I was very excited to start listening to this audio book... in the mornings when I do cardio, when I'm walking around my neighborhood running errands, at the tanning salon, but it fell short of my expectations. Now don't think that from the aforementioned activities that I'm some sort of illiterate airhead -- I'm not, but at the same time, I haven't read and studied about all the different scientists and inventors of all time, which I think is unfortunately a sort of prerequisite for one to really enjoy this book. Full of names that I've never heard of, going back and forth through time, with pretentious sounding latin pronunciations like "Homo neandratalus," I found it difficult to finish the book. It seemed to get more and more boring as it went along. To the author's credit, he did a good job of researching and getting the facts right about our history (or at least I think he did), and the first hour or so about the origin of the universe was actually quite interesting. But as the book progressed to archeology and "java man" type info, I found myself struggling to pay attention.
In summary, I think a select group of people -- say 30-60 year old socialites who have lots of money and plenty of time to read about interesting (but relatively useless) information might like this book. But for the average joe like me it's a snoozer.
When I picked up this book, I thought the "everything" in "nearly everything" was everything. In the introduction, the author makes it seem that way too. He fails to mention (anywhere in the book) that his perception of "everything" is just the natural sciences. It is a fun, engaging, acceptably thorough survey of the way mankind first discovered and now views the natural sciences, and for that, it is worth notice. But to say that it is a take on everything is not only wrong, but arrogant and blind.
The biggest part of "everything" is man's culture and it is not even regarded except in the findings of science. And even then, it is severely deficient. When it looks at Relativity or Evolution, for example, it passes up the opportunity for really exploring the theories so that the author can spend more time on the scientist's lives and events surrounding the actual science. I guess that's why it's a history, but getting just a taste is painful for those seeking more than just cocktail party anecdotes. The book doesn't even touch on all the sciences--most notably lacking a survey of psychology.

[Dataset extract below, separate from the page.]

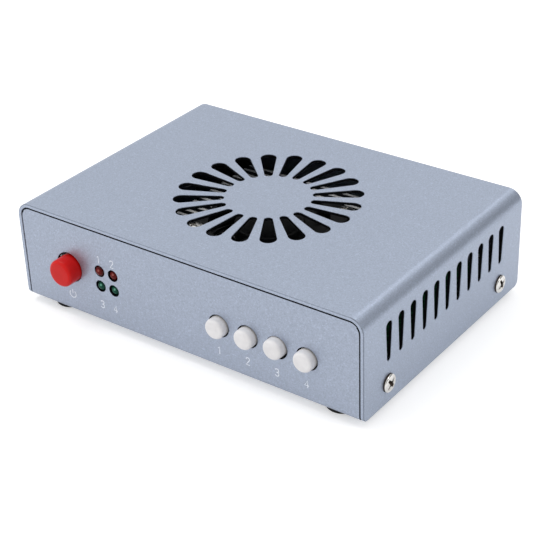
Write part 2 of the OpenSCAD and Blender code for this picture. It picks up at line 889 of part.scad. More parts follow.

Neuroscience is perhaps at the forefront of "everything" and it isn't even hinted at here.
Instead, Bryson broadcasts, in the officious, repetitive and sarcastic way so many outside of science do, that man and his culture are insignificant, lucky and dangerous. Amnesia strikes the author several times as he asserts how innovative and creative we have been by examining a few of the great natural philosophers and then abruptly claims how harmful and puny we are. He will claim how vast the earth is and how easily it (or an asteroid) could destroy the insignificant mankind and then notes how we are destroying the earth and are a likely candidate for the most destructive thing in the universe.
Bryson sees man's product as shameful and the rest of the universe as brilliant and awesome. The truth of the latter should not necessitate the former.
I am appalled by the lack of crtical thought exhibited by other reviewers. Sure, this is a smooth amble through a vast territory of science but the author presents far too many theories as fact and fails to mention competing lines of thought. His soliloquy of the demise of the Dodo bird would be great if it were satire - but he's serious! Please do more reading before accepting his PC point of view.